Each time a server figures out its roles it checks for /etc/flacm/roles.conf and checks to see if there are any new roles or removed roles. If there are new roles it runs the install script (after the fix script but before moving any config files). If there are any removed roles it runs the uninstall script from that role.
The phase 3 script should upgrade itself. On a regular basis it should check to see if there is a new version of the script and download it if there is. After a download it should run the new script immediately.
The phase 3 script should check to see if it's in cron. If it is not then it should schedule itself.
The phase 3 script should have a set time that it "reboots" or basically reruns the bootstrap program (in order to get the most current version). The code should also check for a /etc/flacm/.reboot file and reboot immediately if present.
Starting with Phase 1 all scripts should check for an /etc/flacm/.ignore file. If present the scripts do nothing. The logic behind this is that if the FLACM central server is down local changes need to be made, FLACM should not overwrite the changes when the server comes back up.

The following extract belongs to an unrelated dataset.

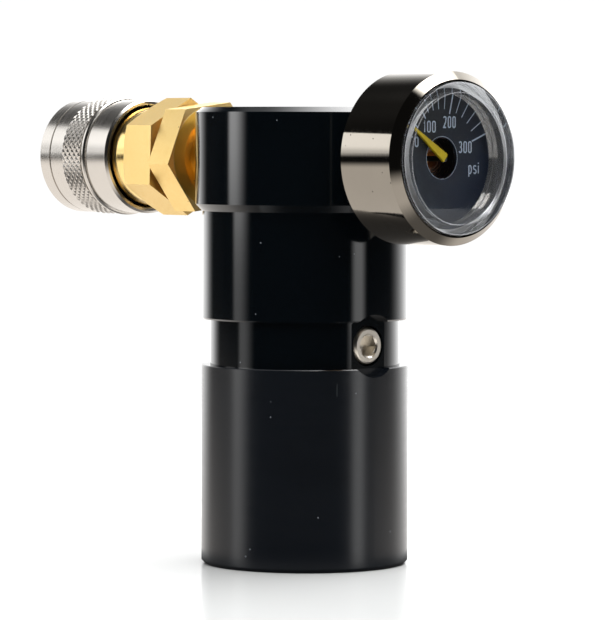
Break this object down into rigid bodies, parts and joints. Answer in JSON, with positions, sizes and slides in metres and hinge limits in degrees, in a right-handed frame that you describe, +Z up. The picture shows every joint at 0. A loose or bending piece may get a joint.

This allows for an extended period of time to get a change put into FLACM.
The FLACM Toolkit is a collection of scripts that help make FLACM more effective. At the initial roll out there will be a script to help deploy the bootstrap script to remote machines.
Other scripts that will be written as time and resources allow are:
For initial roll out e-mail will be sent. Moving forward a FLACM agent should be written that can be queried about status.
FLACM will be rolled out with the initial load test infrastructure at the new data center. Ideally FLACM will cause no downtime for roll out as it lives in userspace.